DATA →
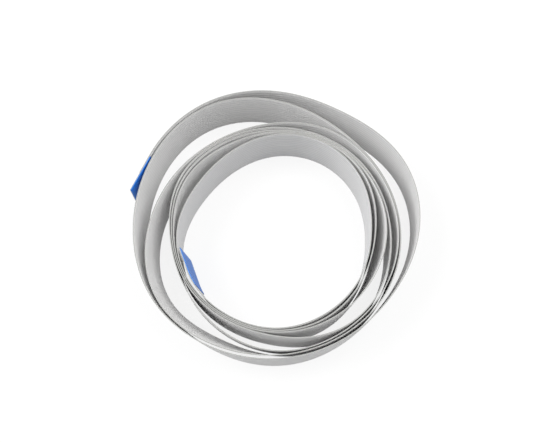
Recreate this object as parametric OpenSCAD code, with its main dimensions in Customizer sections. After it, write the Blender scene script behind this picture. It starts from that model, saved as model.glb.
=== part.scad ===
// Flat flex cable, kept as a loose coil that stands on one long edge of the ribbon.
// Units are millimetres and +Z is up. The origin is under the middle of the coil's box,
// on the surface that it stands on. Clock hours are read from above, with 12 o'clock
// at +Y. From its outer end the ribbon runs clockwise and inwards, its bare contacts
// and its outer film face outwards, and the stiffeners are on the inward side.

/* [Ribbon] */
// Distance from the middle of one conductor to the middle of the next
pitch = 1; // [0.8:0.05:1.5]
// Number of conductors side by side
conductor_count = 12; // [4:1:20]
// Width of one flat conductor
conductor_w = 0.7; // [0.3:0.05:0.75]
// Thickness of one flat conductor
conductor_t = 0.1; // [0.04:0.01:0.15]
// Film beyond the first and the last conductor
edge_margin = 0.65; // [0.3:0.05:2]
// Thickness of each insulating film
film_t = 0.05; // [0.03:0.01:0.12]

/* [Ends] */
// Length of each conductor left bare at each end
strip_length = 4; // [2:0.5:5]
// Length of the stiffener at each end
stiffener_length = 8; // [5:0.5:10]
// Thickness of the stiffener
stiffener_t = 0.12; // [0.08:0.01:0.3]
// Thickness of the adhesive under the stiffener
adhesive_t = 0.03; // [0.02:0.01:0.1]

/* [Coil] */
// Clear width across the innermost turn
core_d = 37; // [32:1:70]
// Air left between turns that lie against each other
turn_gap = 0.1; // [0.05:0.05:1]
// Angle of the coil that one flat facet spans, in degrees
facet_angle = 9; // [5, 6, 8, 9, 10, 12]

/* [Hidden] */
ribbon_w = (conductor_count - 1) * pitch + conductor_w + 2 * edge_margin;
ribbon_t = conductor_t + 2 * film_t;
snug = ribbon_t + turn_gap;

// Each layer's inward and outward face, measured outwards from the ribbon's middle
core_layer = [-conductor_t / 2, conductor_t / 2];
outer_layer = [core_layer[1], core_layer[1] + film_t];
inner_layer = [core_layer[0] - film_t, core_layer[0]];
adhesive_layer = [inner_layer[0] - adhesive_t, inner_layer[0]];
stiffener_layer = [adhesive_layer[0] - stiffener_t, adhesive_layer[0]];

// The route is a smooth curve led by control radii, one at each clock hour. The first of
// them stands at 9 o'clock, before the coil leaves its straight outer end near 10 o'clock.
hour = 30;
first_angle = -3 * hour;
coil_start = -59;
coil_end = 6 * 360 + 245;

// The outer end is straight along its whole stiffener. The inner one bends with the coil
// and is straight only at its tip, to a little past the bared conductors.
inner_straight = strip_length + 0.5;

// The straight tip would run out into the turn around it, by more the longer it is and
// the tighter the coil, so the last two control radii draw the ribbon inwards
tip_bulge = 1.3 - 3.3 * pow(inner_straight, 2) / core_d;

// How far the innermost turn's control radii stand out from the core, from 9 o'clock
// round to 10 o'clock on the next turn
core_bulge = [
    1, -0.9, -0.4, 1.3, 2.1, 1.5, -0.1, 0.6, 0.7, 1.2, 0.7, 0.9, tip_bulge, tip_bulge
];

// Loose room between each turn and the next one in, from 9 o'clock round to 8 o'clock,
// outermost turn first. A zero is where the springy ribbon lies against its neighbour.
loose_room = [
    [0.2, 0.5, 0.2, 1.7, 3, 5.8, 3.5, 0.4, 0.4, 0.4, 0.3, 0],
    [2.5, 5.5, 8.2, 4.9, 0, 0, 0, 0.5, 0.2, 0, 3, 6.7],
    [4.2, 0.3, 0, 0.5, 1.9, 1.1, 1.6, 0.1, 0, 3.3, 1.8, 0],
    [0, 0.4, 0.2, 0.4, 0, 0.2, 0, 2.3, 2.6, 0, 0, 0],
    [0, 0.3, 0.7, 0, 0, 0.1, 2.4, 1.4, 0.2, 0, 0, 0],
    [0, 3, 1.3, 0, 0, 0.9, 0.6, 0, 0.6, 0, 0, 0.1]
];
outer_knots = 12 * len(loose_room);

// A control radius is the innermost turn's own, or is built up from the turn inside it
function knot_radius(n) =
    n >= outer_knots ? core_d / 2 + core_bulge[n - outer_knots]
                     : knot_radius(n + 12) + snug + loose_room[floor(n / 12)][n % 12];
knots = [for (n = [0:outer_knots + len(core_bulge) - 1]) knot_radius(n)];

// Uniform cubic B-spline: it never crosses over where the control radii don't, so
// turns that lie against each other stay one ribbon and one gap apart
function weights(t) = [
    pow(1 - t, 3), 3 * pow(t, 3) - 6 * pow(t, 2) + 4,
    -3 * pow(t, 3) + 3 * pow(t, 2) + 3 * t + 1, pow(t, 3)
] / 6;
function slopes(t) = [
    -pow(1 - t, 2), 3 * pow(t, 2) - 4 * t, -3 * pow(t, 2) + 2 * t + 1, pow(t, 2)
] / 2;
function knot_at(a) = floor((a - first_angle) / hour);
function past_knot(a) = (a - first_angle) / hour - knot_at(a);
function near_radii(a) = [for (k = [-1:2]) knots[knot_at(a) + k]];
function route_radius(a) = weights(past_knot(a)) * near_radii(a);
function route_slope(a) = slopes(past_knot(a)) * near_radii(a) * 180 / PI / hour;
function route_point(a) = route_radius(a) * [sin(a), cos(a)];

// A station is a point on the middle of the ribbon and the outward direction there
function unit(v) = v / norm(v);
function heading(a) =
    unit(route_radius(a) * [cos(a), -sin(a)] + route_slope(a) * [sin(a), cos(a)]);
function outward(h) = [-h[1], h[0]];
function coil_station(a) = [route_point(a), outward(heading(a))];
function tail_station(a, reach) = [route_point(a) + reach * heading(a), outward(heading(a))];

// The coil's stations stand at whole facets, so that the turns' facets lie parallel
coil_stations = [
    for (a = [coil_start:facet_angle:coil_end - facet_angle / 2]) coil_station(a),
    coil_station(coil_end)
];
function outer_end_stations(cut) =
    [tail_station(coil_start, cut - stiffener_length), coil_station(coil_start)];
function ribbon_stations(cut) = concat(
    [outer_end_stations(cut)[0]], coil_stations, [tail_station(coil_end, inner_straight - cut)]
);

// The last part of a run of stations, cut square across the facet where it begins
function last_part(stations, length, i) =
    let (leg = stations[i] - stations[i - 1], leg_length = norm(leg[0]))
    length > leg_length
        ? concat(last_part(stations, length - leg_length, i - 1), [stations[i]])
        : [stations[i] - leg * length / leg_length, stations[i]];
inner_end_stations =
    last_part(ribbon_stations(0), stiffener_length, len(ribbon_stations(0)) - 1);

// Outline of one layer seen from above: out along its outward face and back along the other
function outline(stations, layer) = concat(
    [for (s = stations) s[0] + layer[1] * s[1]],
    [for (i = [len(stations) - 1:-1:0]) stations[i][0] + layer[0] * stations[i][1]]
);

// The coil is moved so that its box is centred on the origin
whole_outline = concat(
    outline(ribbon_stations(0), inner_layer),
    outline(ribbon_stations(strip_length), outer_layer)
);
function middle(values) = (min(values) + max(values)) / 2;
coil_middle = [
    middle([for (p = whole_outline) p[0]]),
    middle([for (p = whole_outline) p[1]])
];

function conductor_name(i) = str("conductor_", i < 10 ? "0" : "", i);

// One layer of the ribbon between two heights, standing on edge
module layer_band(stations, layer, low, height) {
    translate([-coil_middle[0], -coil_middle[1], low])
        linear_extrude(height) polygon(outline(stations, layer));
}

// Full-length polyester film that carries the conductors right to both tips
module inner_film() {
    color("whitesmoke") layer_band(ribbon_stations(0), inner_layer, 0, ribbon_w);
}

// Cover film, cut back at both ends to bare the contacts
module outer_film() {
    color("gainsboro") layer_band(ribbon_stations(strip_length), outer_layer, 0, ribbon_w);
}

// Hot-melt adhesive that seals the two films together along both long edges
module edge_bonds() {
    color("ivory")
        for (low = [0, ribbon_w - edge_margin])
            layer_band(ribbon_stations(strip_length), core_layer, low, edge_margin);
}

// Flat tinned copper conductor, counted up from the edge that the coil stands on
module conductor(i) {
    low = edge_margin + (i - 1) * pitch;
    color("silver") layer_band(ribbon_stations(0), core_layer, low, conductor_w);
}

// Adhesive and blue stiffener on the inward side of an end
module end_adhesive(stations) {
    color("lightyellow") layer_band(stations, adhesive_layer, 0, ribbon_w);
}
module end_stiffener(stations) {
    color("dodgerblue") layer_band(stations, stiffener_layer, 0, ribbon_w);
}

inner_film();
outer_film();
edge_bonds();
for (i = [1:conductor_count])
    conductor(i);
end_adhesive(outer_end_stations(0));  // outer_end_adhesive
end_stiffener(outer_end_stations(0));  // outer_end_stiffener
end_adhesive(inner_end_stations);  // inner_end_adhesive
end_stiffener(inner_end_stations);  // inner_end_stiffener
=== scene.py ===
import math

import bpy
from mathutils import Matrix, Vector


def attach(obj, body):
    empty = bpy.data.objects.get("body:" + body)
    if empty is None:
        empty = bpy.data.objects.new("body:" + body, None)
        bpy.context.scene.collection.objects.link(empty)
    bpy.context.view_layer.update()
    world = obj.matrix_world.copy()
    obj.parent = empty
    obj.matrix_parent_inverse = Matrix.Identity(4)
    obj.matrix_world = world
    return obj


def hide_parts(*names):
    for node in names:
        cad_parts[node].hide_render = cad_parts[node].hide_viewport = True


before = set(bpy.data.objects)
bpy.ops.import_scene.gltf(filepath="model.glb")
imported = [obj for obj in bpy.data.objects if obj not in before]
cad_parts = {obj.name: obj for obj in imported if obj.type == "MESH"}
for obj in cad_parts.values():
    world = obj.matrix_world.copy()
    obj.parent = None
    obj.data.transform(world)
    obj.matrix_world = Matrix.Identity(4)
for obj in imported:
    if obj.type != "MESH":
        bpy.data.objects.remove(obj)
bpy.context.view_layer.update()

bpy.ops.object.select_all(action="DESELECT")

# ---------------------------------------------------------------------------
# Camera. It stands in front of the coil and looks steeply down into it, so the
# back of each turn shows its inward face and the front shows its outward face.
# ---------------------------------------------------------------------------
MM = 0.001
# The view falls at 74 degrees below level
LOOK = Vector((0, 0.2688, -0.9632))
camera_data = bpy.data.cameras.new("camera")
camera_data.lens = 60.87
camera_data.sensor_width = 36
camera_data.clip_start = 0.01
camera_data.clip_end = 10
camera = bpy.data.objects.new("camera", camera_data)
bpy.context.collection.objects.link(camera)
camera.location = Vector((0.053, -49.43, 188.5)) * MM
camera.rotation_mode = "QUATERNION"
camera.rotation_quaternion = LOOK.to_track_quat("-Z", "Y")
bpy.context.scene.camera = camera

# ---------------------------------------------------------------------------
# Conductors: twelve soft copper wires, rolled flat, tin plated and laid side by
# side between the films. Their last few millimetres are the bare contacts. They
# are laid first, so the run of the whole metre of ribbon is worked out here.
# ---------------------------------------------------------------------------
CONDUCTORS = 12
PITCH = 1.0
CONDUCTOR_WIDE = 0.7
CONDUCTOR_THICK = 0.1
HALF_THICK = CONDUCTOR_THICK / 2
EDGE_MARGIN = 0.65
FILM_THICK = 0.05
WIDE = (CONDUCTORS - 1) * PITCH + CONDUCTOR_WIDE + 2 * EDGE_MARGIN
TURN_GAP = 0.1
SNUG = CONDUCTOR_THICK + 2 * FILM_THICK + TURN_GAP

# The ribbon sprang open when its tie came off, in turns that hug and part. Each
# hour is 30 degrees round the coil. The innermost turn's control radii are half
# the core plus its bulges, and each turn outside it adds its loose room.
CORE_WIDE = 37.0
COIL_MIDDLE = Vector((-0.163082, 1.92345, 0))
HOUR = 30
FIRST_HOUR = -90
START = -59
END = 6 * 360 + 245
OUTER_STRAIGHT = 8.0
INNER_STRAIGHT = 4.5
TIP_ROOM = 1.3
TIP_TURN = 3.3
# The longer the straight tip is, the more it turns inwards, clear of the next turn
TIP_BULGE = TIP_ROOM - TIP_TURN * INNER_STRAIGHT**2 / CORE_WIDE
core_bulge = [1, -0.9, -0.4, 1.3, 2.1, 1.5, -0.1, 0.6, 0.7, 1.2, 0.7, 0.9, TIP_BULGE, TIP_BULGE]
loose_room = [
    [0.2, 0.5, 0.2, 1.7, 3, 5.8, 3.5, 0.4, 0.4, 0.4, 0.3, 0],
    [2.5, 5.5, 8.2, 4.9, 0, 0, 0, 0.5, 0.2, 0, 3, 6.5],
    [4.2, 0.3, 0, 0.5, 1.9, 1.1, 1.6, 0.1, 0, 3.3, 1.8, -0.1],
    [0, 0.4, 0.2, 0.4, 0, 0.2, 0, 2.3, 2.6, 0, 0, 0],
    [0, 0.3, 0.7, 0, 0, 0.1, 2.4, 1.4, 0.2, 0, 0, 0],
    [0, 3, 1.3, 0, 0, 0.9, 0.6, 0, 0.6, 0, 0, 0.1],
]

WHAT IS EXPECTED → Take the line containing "inner_film();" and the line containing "bpy.data.objects.remove(obj)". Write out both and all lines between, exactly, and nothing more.

EXERCISE RESPONSE →
inner_film();
outer_film();
edge_bonds();
for (i = [1:conductor_count])
    conductor(i);
end_adhesive(outer_end_stations(0));  // outer_end_adhesive
end_stiffener(outer_end_stations(0));  // outer_end_stiffener
end_adhesive(inner_end_stations);  // inner_end_adhesive
end_stiffener(inner_end_stations);  // inner_end_stiffener
=== scene.py ===
import math

import bpy
from mathutils import Matrix, Vector


def attach(obj, body):
    empty = bpy.data.objects.get("body:" + body)
    if empty is None:
        empty = bpy.data.objects.new("body:" + body, None)
        bpy.context.scene.collection.objects.link(empty)
    bpy.context.view_layer.update()
    world = obj.matrix_world.copy()
    obj.parent = empty
    obj.matrix_parent_inverse = Matrix.Identity(4)
    obj.matrix_world = world
    return obj


def hide_parts(*names):
    for node in names:
        cad_parts[node].hide_render = cad_parts[node].hide_viewport = True


before = set(bpy.data.objects)
bpy.ops.import_scene.gltf(filepath="model.glb")
imported = [obj for obj in bpy.data.objects if obj not in before]
cad_parts = {obj.name: obj for obj in imported if obj.type == "MESH"}
for obj in cad_parts.values():
    world = obj.matrix_world.copy()
    obj.parent = None
    obj.data.transform(world)
    obj.matrix_world = Matrix.Identity(4)
for obj in imported:
    if obj.type != "MESH":
        bpy.data.objects.remove(obj)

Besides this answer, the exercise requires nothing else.